In highly permeable reservoirs produced by vertical wells, the pressure reduction due to production quickly reaches the boundary of the reservoir. The gas-oil ratio at that point indicates the average reservoir pressure is below the bubble point—the level where gas is escaping from the oil. That stage is called “boundary-dominated flow.”

Those looking for the same pattern in unconventional reservoirs may jump to erroneous conclusions. What makes reservoir unconventional is rock so tight that fracturing is required to stimulate the flow needed to justify development. The pace of the pressure changes there are slow so it takes a lot longer to reach boundary flow than in a conventional reservoir. The gas-oil ratio charts look quite different.

Unanswered questions complicate matters.

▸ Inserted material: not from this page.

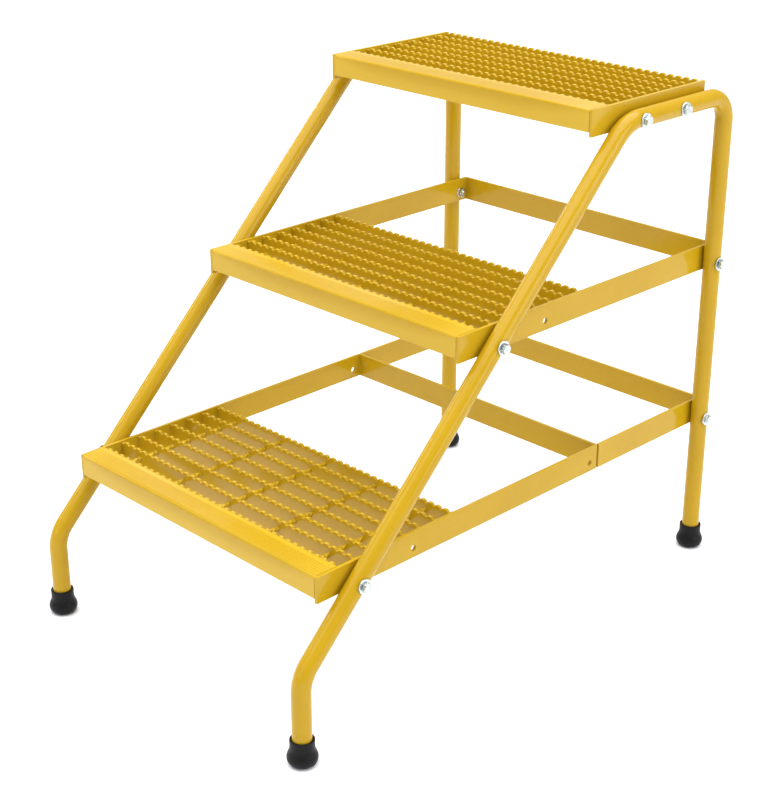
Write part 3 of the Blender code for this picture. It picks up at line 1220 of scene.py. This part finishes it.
@dataclass
class RubberFoot:
    """A moulded cap over the end of a leg: collar, bulb and a ringed sole."""

    end: str
    side: Side
    collar: float = 0.0168
    bulb: float = 0.0209
    bulb_height: float = 0.0112
    collar_height: float = 0.0262
    base: float = 0.0108
    socket: float = 0.0134
    floor: float = 0.0080
    rim: float = 0.0016
    collar_edge: float = 0.004  # from the rim to where the collar starts to taper
    collar_taper: float = 0.00015
    shoulder: float = 0.0035  # from the collar's foot to where its taper ends
    sole_grooves: tuple[float, ...] = (0.0088, 0.0055)
    groove_depth: float = 0.0007
    steps: int = 72

    def profile(self, height: float) -> list[Spot]:
        """Radius and height from the socket's floor over the collar to the sole.

        Args:
            height: of the whole foot.

        Returns:
            The profile.
        """
        rim = self.rim
        made = [(0.0, self.floor), (self.socket, self.floor), (self.socket, height - rim * 0.5)]
        made += [(self.socket + rim * 0.35, height - rim * 0.12)]
        made += arc((self.collar - rim, height - rim), rim, 90, 0, 5)
        made += [(self.collar, height - self.collar_edge)]
        made += [(self.collar - self.collar_taper, self.collar_height + self.shoulder)]
        for step in range(1, 11):
            share = step / 10
            radius = self.collar + (self.bulb - self.collar) * (0.5 - 0.5 * math.cos(math.pi * share))
            made.append((radius, self.collar_height + (self.bulb_height - self.collar_height) * share))
        for degrees in range(10, 100, 10):
            angle = math.radians(degrees)
            radius = self.base + (self.bulb - self.base) * math.cos(angle)
            made.append((radius, self.bulb_height * (1 - math.sin(angle))))
        mouth, bed = 0.0008, 0.0005  # half a sole groove's width at the sole and at its bottom
        for middle in self.sole_grooves:
            made += [(middle + mouth, 0.0), (middle + bed, self.groove_depth)]
            made += [(middle - bed, self.groove_depth), (middle - mouth, 0.0)]
        made.append((0.0, 0.0))
        return made

    def build(self, finishes: Finishes) -> bpy.types.Object:
        """Shapes and fits the foot."""
        node = f"{self.end}_{self.side.label}_foot"
        low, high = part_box(node)
        middle = (low + high) / 2
        skin = Skin()
        skin.turn(self.profile(high.z), self.steps)
        placed = skin.moved(Matrix.Translation((middle.x, middle.y, 0.0)))
        return fit(placed.piece(f"{node}_cap", finishes.rubber, 40), Slot.RUBBER, node)


# ------------------------------------------------------------------- fasteners


@dataclass(frozen=True)
class Hexagon:
    """A hexagon with slightly round corners."""

    across_flats: float = 0.0127
    corner: float = 0.0005
    points_a_flat: int = 7

    def outline(self, turn: float) -> list[Spot]:
        """Its points.

        Args:
            turn: how far it is turned, in radians.

        Returns:
            The points, anticlockwise.
        """
        made = []
        for flat in range(6):
            spoke = math.pi / 3 * (flat + 0.5) + turn
            for step in range(4):
                angle = math.pi / 3 * (flat + 0.5) + math.pi / 3 * (step / 3 - 0.5) + turn
                made.append(self._corner_point(spoke, angle))
            following = math.pi / 3 * (flat + 1.5) + turn
            made += self._flat(made[-1], self._corner_point(following, following - math.pi / 6))
        return made

    def _corner_point(self, spoke: float, angle: float) -> Spot:
        """A point of a round corner, from the corner's direction and its own.

        Args:
            spoke: the direction of the corner, in radians.
            angle: the direction of the point from the corner's centre.

        Returns:
            The point.
        """
        reach = (self.across_flats / 2 - self.corner) / math.cos(math.pi / 6)
        return (
            reach * math.cos(spoke) + self.corner * math.cos(angle),
            reach * math.sin(spoke) + self.corner * math.sin(angle),
        )

    def _flat(self, start: Spot, end: Spot) -> list[Spot]:
        """Points along a flat, its ends left out.

        Args:
            start: where the flat starts.
            end: where it ends.

        Returns:
            The points.
        """
        shares = [step / (self.points_a_flat + 1) for step in range(1, self.points_a_flat + 1)]
        return [tuple(a + (b - a) * share for a, b in zip(start, end)) for share in shares]


@dataclass
class BoltSet:
    """A hexagon bolt with its flat washer outside the tube and its flange nut inside the bar."""

    side: Side
    place: str
    turn: float
    hexagon: Hexagon = field(default_factory=Hexagon)
    head_height: float = 0.0054
    shank: float = 0.0039
    thread_pitch: float = 0.00125
    thread_depth: float = 0.0005
    thread_length: float = 0.0115
    washer_bore: float = 0.0044
    flange_height: float = 0.0014
    chamfer_start: float = 0.97  # share of the flats' distance that a chamfer leaves
    chamfer_angle: float = 30.0
    sharp_angle: float = 28.0
    nut_turn: float = 1.7  # times the head's turn
    clearance: float = 0.0003  # between shank and nut
    round_steps: int = 48

    def build(self, finishes: Finishes) -> list[bpy.types.Object]:
        """Shapes and fits bolt, washer and nut."""
        stem = f"{self.side.label}_{self.place}"
        made = [
            (self._bolt(f"{stem}_bolt"), "bolt", "hex"),
            (self._washer(f"{stem}_washer"), "washer", "flat"),
            (self._nut(f"{stem}_nut"), "nut", "flanged"),
        ]
        pieces = [
            (skin.piece(f"{stem}_{kind}_{form}", finishes.zinc, self.sharp_angle), kind)
            for skin, kind, form in made
        ]
        return [fit(piece, Slot.ZINC, f"{stem}_{kind}") for piece, kind in pieces]

    def _ring(self, outline: Iterable[Spot], x: float, node: str, scale: float = 1.0) -> Ring:
        """A ring across the bolt's axis at |x|.

        Args:
            outline: its points about the axis.
            x: how far it is from the stand's middle.
            node: the node whose axis is meant.
            scale: by which the outline grows.

        Returns:
            The ring.
        """
        middle = centre_of(node)
        return [
            Vector((self.side.value * x, middle.y + u * scale, middle.z + v * scale)) for u, v in outline
        ]

    def _reach(self, node: str) -> Span:
        """|x| of a node's inner and outer ends."""
        low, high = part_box(node)
        return tuple(sorted((abs(low.x), abs(high.x))))

    def _chamfered(self, outline: Sequence[Spot], tip: float, way: float, node: str) -> list[Ring]:
        """Rings of a hexagon's end whose corners are turned off.

        Args:
            outline: the hexagon.
            tip: |x| of its end face.
            way: 1 if the end faces outwards and -1 if inwards.
            node: the piece's node.

        Returns:
            Rings from the flats to the middle of the end face.
        """
        flat = self.hexagon.across_flats / 2 * self.chamfer_start
        middle = centre_of(node)
        slope, edge_drop = math.tan(math.radians(self.chamfer_angle)), 0.0002
        edge = []
        for u, v in outline:
            over = max(0.0, math.hypot(u, v) - flat)
            x = tip - way * (over * slope + edge_drop)
            edge.append(Vector((self.side.value * x, middle.y + u, middle.z + v)))
        circle = [(u * flat / math.hypot(u, v), v * flat / math.hypot(u, v)) for u, v in outline]
        return [
            edge,
            self._ring(circle, tip, node),
            self._ring(circle, tip, node, 0.55),
            self._ring(circle, tip, node, 0.02),
        ]

    def _bolt(self, node: str) -> Skin:
        """Head and threaded shank.

        Args:
            node: the bolt's node.

        Returns:
            The mesh, from the head's face to the end of the thread.
        """
        inner, outer = self._reach(node)
        seat = outer - self.head_height
        outline = self.hexagon.outline(self.turn)
        count = len(outline)
        round_line = round_outline(count, self.shank)
        rings = list(reversed(self._chamfered(outline, outer, 1, node)))
        rings.append(self._ring(outline, seat + 0.0003, node))
        rings.append(self._ring(outline, seat, node, 0.97))
        rings.append(self._ring(round_line, seat, node, 1.04))
        rings.append(self._ring(round_line, seat - 0.0006, node))
        thread_start = inner + self.thread_length
        rings.append(self._ring(round_line, thread_start, node))
        steps = round(self.thread_length / self.thread_pitch * 8)
        end_cut = 1.4  # how much deeper than the thread the end's chamfer goes
        middle = centre_of(node)
        for step in range(steps + 1):
            x = thread_start - self.thread_length * step / steps
            runout = min(1.0, step / 6, (steps - step) / 5 + 0.35)
            ring = []
            for number, (u, v) in enumerate(round_outline(count)):
                wave = abs(((x / self.thread_pitch + number / count) % 1.0) * 2 - 1)
                cut_in = wave if step < steps else end_cut
                reach = self.shank - self.thread_depth * cut_in * runout
                ring.append(Vector((self.side.value * x, middle.y + reach * u, middle.z + reach * v)))
            rings.append(ring)
        rings.append(self._ring(round_line, inner, node, 0.1))
        skin = Skin()
        skin.loft(rings)
        return skin

    def _washer(self, node: str) -> Skin:
        """A flat washer with a soft stamped edge.

        Args:
            node: the washer's node.

        Returns:
            The mesh.
        """
        inner, outer = self._reach(node)
        low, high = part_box(node)
        rim = (high.z - low.z) / 2
        circle = round_outline(self.round_steps)
        stops = [
            (inner, self.washer_bore),
            (inner, rim - 0.0003),
            (inner + 0.0002, rim),
            (outer - 0.0005, rim),
            (outer - 0.00012, rim - 0.0002),
            (outer, rim - 0.0006),
            (outer, self.washer_bore + 0.0003),
            (outer - 0.0003, self.washer_bore),
        ]
        skin = Skin()
        skin.loft([self._ring(circle, x, node, reach) for x, reach in stops], is_loop=True)
        return skin

    def _nut(self, node: str) -> Skin:
        """A hexagon nut on its round flange, open where the bolt passes.

        Args:
            node: the nut's node.

        Returns:
            The mesh.
        """
        inner, outer = self._reach(node)
        low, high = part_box(node)
        flange = (high.z - low.z) / 2
        outline = self.hexagon.outline(self.turn * self.nut_turn)
        circle = round_outline(len(outline))
        lined_up = sorted(outline, key=lambda p: math.atan2(p[1], p[0]) % math.tau)
        bore = self.shank + self.clearance
        neck = outer - self.flange_height
        rings = [
            self._ring(circle, outer, node, bore),
            self._ring(circle, outer, node, flange - 0.0002),
            self._ring(circle, outer - 0.0004, node, flange),
            self._ring(circle, neck + 0.0002, node, flange - 0.0003),
            self._ring(lined_up, neck, node, 1.0),
            *self._chamfered(lined_up, inner, -1, node)[:2],
            self._ring(circle, inner, node, bore + 0.0006),
            self._ring(circle, inner + 0.0006, node, bore),
        ]
        skin = Skin()
        skin.loft(rings, is_loop=True)
        return skin


# ---------------------------------------------------------------------- studio


@dataclass(frozen=True)
class Softbox:
    """A square studio light that faces a point on the stand."""

    name: str
    place: tuple[float, float, float]
    width: float
    height: float
    power: float
    colour: Colour = (1.0, 1.0, 1.0)
    aim: tuple[float, float, float] = (0.0, 0.0, 0.4)

    def build(self) -> bpy.types.Object:
        """Hangs the light."""
        lamp = bpy.data.lights.new(self.name, "AREA")
        lamp.shape = "RECTANGLE"
        lamp.size = self.width
        lamp.size_y = self.height
        lamp.energy = self.power
        lamp.color = self.colour
        made = bpy.data.objects.new(self.name, lamp)
        made.location = self.place
        made.rotation_euler = (Vector(self.aim) - Vector(self.place)).to_track_quat("-Z", "Y").to_euler()
        bpy.context.scene.collection.objects.link(made)
        return made


@dataclass
class Studio:
    """Pale floor, soft light and the camera."""

    floor_size: float = 120.0
    floor_easing: float = 0.5
    floor_thickness: float = 0.02
    world_strength: float = 0.60
    world_colour: Colour = (0.98, 1.0, 1.03)
    camera_place: tuple[float, float, float] = (1.59322, -1.57822, 1.27624)
    camera_yaw: float = 0.792818
    camera_pitch: float = -0.408172
    camera_roll: float = -0.000496
    lens: float = 74.79
    lights: tuple[Softbox, ...] = (
        Softbox("ceiling_softbox", (0.0, 0.3, 4.6), 6.0, 6.0, 390.0, (0.97, 0.98, 1.06), (0.0, 0.3, 0.0)),
        Softbox("right_softbox", (3.8, 0.9, 1.6), 2.2, 2.2, 62.0),
        Softbox("front_softbox", (-0.8, -4.0, 1.6), 2.4, 1.6, 24.0),
        Softbox("high_front_softbox", (-0.4, -2.6, 3.2), 2.4, 1.2, 20.0),
        Softbox("high_left_softbox", (-2.6, -0.8, 2.8), 1.8, 1.8, 8.0),
        Softbox("rear_left_softbox", (-3.0, 3.2, 2.95), 2.8, 1.4, 12.0, (1.0, 1.0, 1.0), (0.0, 0.0, 0.3)),
        Softbox("left_strip", (-3.0, -0.75, 1.9), 3.0, 0.12, 22.0, (1.0, 0.99, 0.97), (0.0, 0.0, 0.45)),
    )

    def build(self, finishes: Finishes) -> None:
        """Sets up floor, light and camera."""
        self._lay_floor(finishes)
        self._light_world()
        for light in self.lights:
            light.build()
        self._place_camera()

    def _lay_floor(self, finishes: Finishes) -> None:
        """Lays the floor just under the soles."""
        half = self.floor_size / 2
        outline = rounded_box((-half, -half), (half, half), self.floor_easing, 6)
        skin = Skin()
        skin.loft(
            [
                [Vector((x, y, z)) for x, y in outline]
                for z in (-self.floor_thickness, 0.0)
            ]
        )
        skin.piece("studio_floor", finishes.floor)

    def _light_world(self) -> None:
        """Gives the room an even light."""
        world = bpy.data.worlds.new("studio_world")
        world.use_nodes = True
        sky = world.node_tree.nodes["Background"]
        sky.inputs["Color"].default_value = (*self.world_colour, 1.0)
        sky.inputs["Strength"].default_value = self.world_strength
        bpy.context.scene.world = world

    def _place_camera(self) -> None:
        """Stands the camera before the stand's right front corner."""
        scene = bpy.context.scene
        lens = bpy.data.cameras.new("camera")
        lens.lens = self.lens
        lens.clip_start = 0.05
        lens.clip_end = 200.0
        made = bpy.data.objects.new("camera", lens)
        turn = Matrix.Rotation(self.camera_yaw, 4, "Z")
        turn = turn @ Matrix.Rotation(math.pi / 2 + self.camera_pitch, 4, "X")
        turn = turn @ Matrix.Rotation(self.camera_roll, 4, "Z")
        made.matrix_world = Matrix.Translation(self.camera_place) @ turn
        scene.collection.objects.link(made)
        scene.camera = made
        scene.view_settings.view_transform = "Standard"


# ------------------------------------------------------------------------ main


def main() -> None:
    """Builds the stand, the studio and the camera."""
    logging.basicConfig(level=logging.INFO, format="%(message)s")
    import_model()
    finishes = Finishes.make()
    Studio().build(finishes)
    for side in Side:
        SideFrame(side).build(finishes)
        TreadPlate(side).build(finishes)
        for end in ("front", "rear"):
            RubberFoot(end, side).build(finishes)
        for number, place in enumerate(BOLT_PLACES):
            turn = FIRST_TURN + TURN_STEP * number + SIDE_TURN * side.value
            BoltSet(side, place, turn).build(finishes)
    FlatBarFrame("lower_tread_frame", "lower", (SPARE_HOLE, REAR_HOLE), "lower_front").build(finishes)
    FlatBarFrame("middle_tread_frame", "middle", (SPARE_HOLE,), "middle_front").build(finishes)
    FlatBarFrame("rear_brace", "lower", (), "lower_front").build(finishes)
    for level in Level:
        Nosing(level).build(finishes)
        SerratedGrating(level).build(finishes)


if __name__ == "__main__":
    main()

Researchers are studying if ultra-confined spaces can alter bubble point pressure in ways that affect production.

For those whose mind goes blank when they hear the term “suppressed bubble point,” Jones said there is value in learning to interpret gas-oil ratio trends in unconventional rock. In can help determine the area drained by a well, which is valuable information for those trying to find the best well spacing.

“The point is to look at the gas-oil ratio against cumulative production and when it is clearly rising due to boundary-dominated flow,” Jones said. He added: “Cumulative production at the time the gas-oil ratio is rising in boundary dominated flow is proportional to drainage volume.”

More densely spaced fractures and wells are likely to produce more early on, Jones said. Over time, actual production from lagging early producers might catch up, but companies cannot afford to wait long enough to find out. They often need the early cash flow for the next well.  

Without constant drilling, the Permian could become like the Barnett play, where gas production continues but drilling has ground to a halt. “All these plays will end up looking like the Barnett does today. It has some sweet spot exhaustion. They either decline or you have to invest more money,” LeBlanc said.